Rowland filed a complaint under the Wisconsin Fair Employment Act (WEFA), alleging that Weyerhaeuser had discriminated against him on the basis of age.  After a hearing on the merits, the administrative law judge dismissed the complaint, and LIRC affirmed.  Rowland then sought certiorari review under § 227.52, Stats.  The circuit court affirmed LIRC’s determination, but declined to award Weyerhaeuser costs and attorney fees under § 814.025, Stats.

STANDARD OF REVIEW

Although the circuit court order is before us on appeal and we may benefit from the lower court’s analysis, LIRC’s decision is the subject of our review on certiorari.  Currie v. DILHR, 210 Wis.2d 380, 386, 565 N.W.2d 253, 256 (Ct. App. 1997).  We are bound by an agency’s factual findings, including any determinations regarding an employer’s motivation, so long as there is substantial evidence in the record to support them.  Id. at 386-87, 565 N.W.2d 256-57.  By substantial evidence, we refer to relevant, credible and probative evidence upon which reasonable people could rely to reach a conclusion.  Princess House, Inc. v. DILHR, 111 Wis.2d 46, 54, 330 N.W.2d 169, 173 (1983).

The application of hearsay rules to undisputed facts presents a question of law.  State v. Peters, 166 Wis.2d 168, 175, 479 N.W.2d 198, 200-01 (Ct. App. 1991).  While we will defer to agency conclusions of law when the agency has been charged with administering the statute in question or has some special expertise in a particular area, see Currie, 210 Wis.2d at 387-88, 565 N.W.2d at 257, we note that agencies are not strictly required to apply statutory rules of evidence at their hearings.  Section 227.45(1), Stats.  Thus, LIRC is in no better position than this court to determine whether certain statements constitute hearsay, and we will examine such questions independently.

ANALYSIS

Employee Statements

Under § 227.57(5), Stats., we may set aside or modify an agency action which was based upon an erroneous view of the law.  Rowland contends that by allowing Weyerhaeuser executives to testify that other employees had told them that Rowland used profanities, managed by fear, and shouted in the faces of subordinates, LIRC based its determination solely on evidence which the agency erroneously failed to categorize as hearsay.  We disagree.

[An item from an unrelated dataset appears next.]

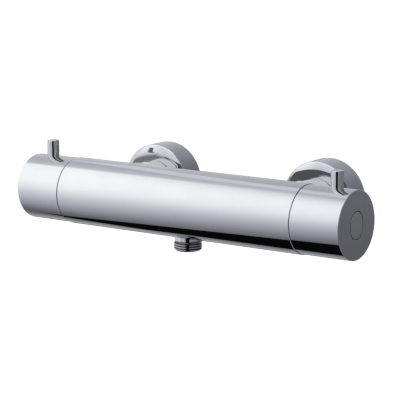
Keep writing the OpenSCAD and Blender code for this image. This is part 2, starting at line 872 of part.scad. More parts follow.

A statement made outside of the presence of a hearing examiner is not hearsay unless it is offered to prove the truth of the matter asserted.  Section 908.01(3), Stats.  The statements about which Rowland complains were not offered for the truth of the matter asserted by the Weyerhaeuser employees who did not testify—that is, that Rowland was actually abusive.  Rather, they were offered to show that the reason for the termination set forth by the Weyerhaeuser employees who did testify was not pretextual.  There was nothing to prohibit Weyerhaeuser executives from basing their termination decision upon actions which occurred outside of their presence, and their testimony about the information upon which their decision was based was not hearsay.

Sufficiency of the Evidence

In order to prevail on his discriminatory discharge claim, Rowland first needed to show:  (1) that he was a member of a protected class; (2) that he was performing at or above the employer’s reasonable expectations; (3) that he was discharged; and (4) that either he was replaced by someone outside the protected class or others outside of the protected class were treated more favorably than he.  Puetz Motor Sales, Inc. v. LIRC, 126 Wis.2d 168, 173, 376 N.W.2d 372, 375 (Ct. App. 1985).  Once he did so, the burden shifted to Weyerhaeuser to provide a legitimate non-discriminatory motive for the termination.  Id.  We agree with the circuit court that Weyerhaeuser provided substantial evidence that the discharge was based upon Rowland’s management style, rather than his age.  Thus, the record supports LIRC’s determination that Rowland was not discharged contrary to WEFA.


Costs and Attorney Fees

Rule 809.25(3), Stats., authorizes an award of costs and attorney fees to a respondent when an appeal is frivolous.  Weyerhaeuser argues that this appeal was frivolous because Rowland or his attorney should have known that it lacked any reasonable basis in law or equity.  However, the fact that Rowland’s application of the hearsay rules to the facts of this case was erroneous does not mean that it was unreasonable.  We conclude that costs and attorney fees are not warranted in this matter.

By the Court.—Order affirmed.

This opinion will not be published.  See Rule 809.23(1)(b)5, Stats.